The sun was a dark pink as it rose this morning.  I watched it from my yoga mat on the roof top seventh floor.  The assortment of machines were still sleeping and memories of roof top yoga across India, Nepal and Palestine all came flooding back, rolled into one dusty memory of stillness amidst the madness of the day which was always seems to rise with surya. My mat was held down by random bits of metal as the morning breeze whisked dirt and non-descript smells over me.  A two hour practice through arm balances, hand stands, standing poses, twists, forward folds and mudras.  Its days like these that I am so grateful for my practice. Days like these which remind me why I not only began this journey into Yoga but also began to share it.  Pre-dawn is a magical time.  It’s my solo time to explore movement within one place, to focus, to breathe, to prepare – in silence.  Several times I caught the mechanic attempting to watch from the corner, yet he was shy and for this I was doubly thankful.

Breakfast was extravagant.  A buffet which an eager waiter walked me through.  There was enough to serve the whole of Howrah train station.  I took a plate of papaya, feeling guilty for disappointing him and guilty knowing the amount of good food wasted on those who likely had never experienced what it was to be truly hungry.

The driver arrived in his huge jeep, both vehicle and man tired from a lifetime of driving through traffic and over broken roads.  His horn was pressed for most of the journey, despite the requests from the team that it was useless.  He wasn’t taking any risks, besides it was part of the daily theme tune, which every other car, bus, bike and rickshaw orchestrated.  I smiled as Urmi chastised him for having no insurance.  The horn was his insurance.  We drove for much further than I had anticipated, through Ranchi and out the other side.  Concrete buildings turned to brick and corrugated iron which made way for open dry and dusty fields.  Tribal life came to life.  Baby goats tottered through the traffic, along with stray dogs and kamikaze pedestrians.  Eventually we turned down a partially existing road and parked outside Asha – a local organization opened a decade earlier in service of the children of migrant workers, persecuted and displaced.  Our welcome was humbling.  Two lines consisting of the Asha staff waited to give us tikka and throw rice over us. The building was beautiful.  Simple, with an open court yard and lined with potted plants and hanging baskets.  In Indian style painted in bright colours, which a friend had earlier commented was most likely chosen depending on what paint was on sale at the time of construction.

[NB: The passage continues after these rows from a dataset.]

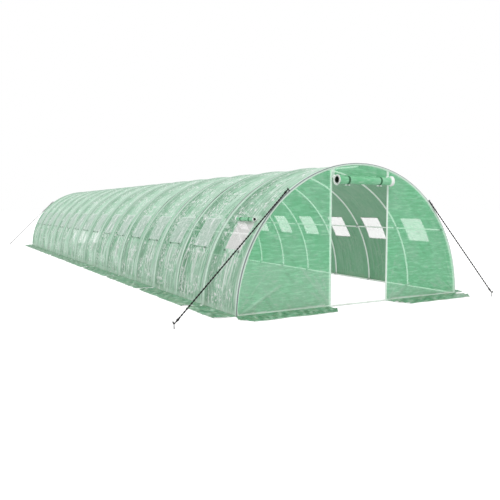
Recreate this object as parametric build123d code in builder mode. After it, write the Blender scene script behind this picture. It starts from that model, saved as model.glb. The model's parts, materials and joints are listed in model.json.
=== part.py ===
from build123d import *
import os
from math import asin, atan2, cos, degrees, radians, sin, sqrt

# Polytunnel greenhouse: round steel arches under a film cover, a rolled-up door at each end.
# Origin at the centre of the ground plan, X across, Y along the tunnel, Z up, front door at -Y.

# Main sizes, in millimetres
tunnel_length = 16000
tunnel_width = 4000
bay_count = 16
half_turn = 180

# Tubes and film
arch_tube = 25
rail_tube = 25
purlin_tube = 22
post_tube = 25
film = 4
fit_gap = 0.5
seam_gap = 1

# Purlins, by their height above the ground
purlin_height = 1030

# Cast clamps where the purlins and rails cross the arches
clamp_length = 46
clamp_width = 36
clamp_wall = 5
clamp_cup = 2
clamp_round = 3
clamp_ground_gap = 1

# Doorway, with its lintel measured down from the crown of the cover
door_clear = 1020
lintel_drop = 200

# Rolled-up door sheet: a loose spiral that widens at both ends
door_roll_drop = 44
door_roll_length = 990
door_roll_core = 28
door_roll_turns = 4
door_roll_pitch = 8
door_roll_flare = 1.34
door_roll_flare_length = 60
door_sheet = 3
door_sheet_lap = 75

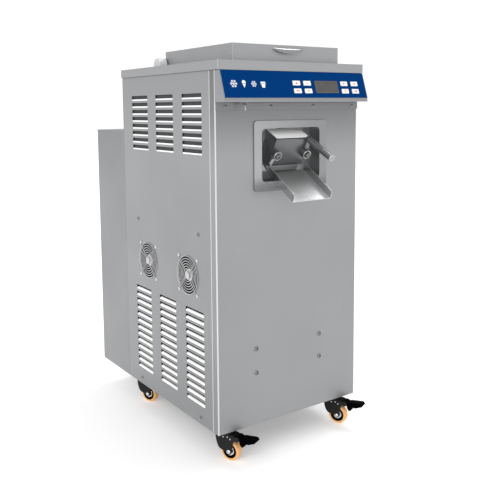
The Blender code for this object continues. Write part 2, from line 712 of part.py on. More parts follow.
def caster_fork(name, frame, braked):
    axle = (TRAIL, WHEEL_RADIUS - FLOOR_DROP)
    race = rod(21, -15, -4.6, 20)
    crown = box((-16.5, 16.5), (-32, 26), (-18, -13.5))
    cheek = [(-33, -14.2), *arc(axle, 10, -160, 20, 6), (29, -32), (28, -14.2)]
    parts = [prism(cheek, "x", low, low + 3) for low in (-17, 14)]
    parts.append(moved(rod(AXLE_RADIUS, -15.5, 15.5, 12), axle_line(axle)))
    parts += [moved(rod(7, low, low + 5, 12), axle_line(axle)) for low in (-21, 16)]
    if braked:
        y, z = PEDAL_PIVOT
        ear = [(20, z - 7.5), *arc((y, z), 7, -90, 90, 6), (20, z + 6.5)]
        parts += [prism(ear, "x", low, low + 2.6) for low in (-16.8, 14.2)]
        parts.append(moved(rod(3, -15.5, 15.5, 10), axle_line(PEDAL_PIVOT)))
    piece(name, "black_steel", race, add=[crown, *parts], frame=frame)


def caster_wheel(name, frame):
    axle = (TRAIL, WHEEL_RADIUS - FLOOR_DROP)
    w, r = WHEEL_HALF_WIDTH, WHEEL_RADIUS
    bore = AXLE_RADIUS + 0.4
    profile = [(bore, -w), (27, -w), (r - 0.8, -w + 3), (r, 0), (r - 0.8, w - 3), (27, w), (bore, w)]
    piece(name, "tyre", turned(profile, 24), frame=frame @ axle_line(axle))


def brake_pedal(name, frame):
    y, z = PEDAL_PIVOT
    hub = moved(rod(6.5, -13.4, 13.4, 14), axle_line(PEDAL_PIVOT))
    lever = [(y + 2, z + 5), (y + 10, z + 6), (y + 54, z + 10), (y + 60, z + 5), (y + 56, z)]
    lever += [(y + 36, z - 8), (y + 14, z - 9), (y + 3, z - 5)]
    tread = [(y + 12, z + 6.6), (y + 53, z + 10.6), (y + 58, z + 5), (y + 55, z + 1), (y + 13, z - 6)]
    toe = [(y + 9, z - 2), (y + 34, z - 4), *arc((y + 26, z - 18), 7, 20, -130, 5), (y + 12, z - 12)]
    add = [prism(tread, "x", -15, 15), hub, prism(toe, "x", -12, 12)]
    bore = moved(rod(3.4, -20, 20, 10), axle_line(PEDAL_PIVOT))
    arm = prism(lever, "x", -13, 13)
    piece(name, "black_plastic", arm, add=add, cut=[bore], pivot=(0, y, z), frame=frame)


def casters():
    for end, depth in CASTER_DEPTHS.items():
        for side, x in (("left", -CASTER_X), ("right", CASTER_X)):
            label = f"{end}_{side}"
            frame = caster_frame(x, depth)
            caster_fork(f"caster_fork_{label}", frame, end == "front")
            caster_wheel(f"caster_wheel_{label}", frame)
            if end == "front":
                brake_pedal(f"brake_pedal_{label}", frame)


def handle_tip_depth():
    tip = gate_frame() @ Vector((0, -HANDLE_DROP + HANDLE_RADIUS - 1.5, HANDLE_END))
    return tip[1]


MIDDLE_DEPTH = (REAR_DEPTH + handle_tip_depth()) / 2

clear_scene()
FINISH = make_materials()
cabinet()
hopper()
hopper_lid()
lid_hinge()
control_housing()
control_keys()
toggle_switch()
clamp_strip()
discharge_bezel()
discharge_door()
gate()
discharge_chute()
freezing_cylinder()
dasher()
belt_drive()
refrigeration()
for place_name, fan_depth in FAN_DEPTHS.items():
    fan(place_name, fan_depth)
casters()
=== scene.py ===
"""A stainless batch freezer on casters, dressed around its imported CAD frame.

Places are drawn in millimetres as (x, depth, height): x from the middle plane to the right, depth behind
the front panel's face and height above the panels' lower edge. STAND turns them into the frame's metres. A
wall's own frame has x across the wall, y up and z out of it."""

import json
import math

import bmesh
import bpy
from mathutils import Matrix, Vector

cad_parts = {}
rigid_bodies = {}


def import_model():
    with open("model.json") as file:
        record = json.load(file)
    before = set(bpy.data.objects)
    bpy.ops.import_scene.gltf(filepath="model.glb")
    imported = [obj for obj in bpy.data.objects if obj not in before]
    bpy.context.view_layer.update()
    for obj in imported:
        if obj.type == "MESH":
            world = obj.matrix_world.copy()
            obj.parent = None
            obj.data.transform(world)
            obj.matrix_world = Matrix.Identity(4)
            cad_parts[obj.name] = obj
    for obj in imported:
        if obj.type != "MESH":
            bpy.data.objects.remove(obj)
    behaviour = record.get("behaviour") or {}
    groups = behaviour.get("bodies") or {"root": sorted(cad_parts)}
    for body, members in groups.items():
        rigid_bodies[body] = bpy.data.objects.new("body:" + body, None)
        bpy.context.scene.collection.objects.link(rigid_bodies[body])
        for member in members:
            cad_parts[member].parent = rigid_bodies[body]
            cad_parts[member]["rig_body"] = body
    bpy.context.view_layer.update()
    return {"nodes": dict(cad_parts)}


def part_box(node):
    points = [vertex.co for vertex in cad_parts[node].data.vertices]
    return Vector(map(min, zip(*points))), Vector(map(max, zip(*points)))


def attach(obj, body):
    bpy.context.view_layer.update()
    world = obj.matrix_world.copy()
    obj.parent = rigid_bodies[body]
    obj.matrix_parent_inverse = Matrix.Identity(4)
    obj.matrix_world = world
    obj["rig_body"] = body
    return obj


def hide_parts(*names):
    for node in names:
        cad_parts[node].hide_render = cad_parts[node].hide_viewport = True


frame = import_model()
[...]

As is customary in any part of India we were given sugar saturated chai and seated down under the shade of a bael tree.  Our host explained a little of the history of Asha and his own personal involvement in our project.  Mass bonded labour is very much still alive and kicking all over Asia and here is no exception.  Smart and unscrupulous men visit rural villages.  Workers are offered a 5,000 rupee advance and are then taken to the outskirts of Kolkata to work in the coal mines, steel factories and the brick industry.  Their “advance” comes with huge interest which the workers then spend generations paying off.  The kids go along for the ride, and are often given the most dangerous jobs, yet of course child labour is illegal.  Therefore all that Asha did was visit the factories and take the children away threatening to bring in the police if the owners didn’t comply.  Initially, Asha simply provided a makeshift school inside on the factory premises and then eventually managed to move the children (around 150 so far) away from the site where they now attend local schools during the day and have a safe home with adequate food and support for eight months of the year.  When the parents return home for the wet season they are free to go.  Many of the 89 children who currently live at Asha prefer to stay at the centre all year round.  Asha’s projects have rapidly expanded and promoted by our hosts own personal story this has included work with the witch hunt.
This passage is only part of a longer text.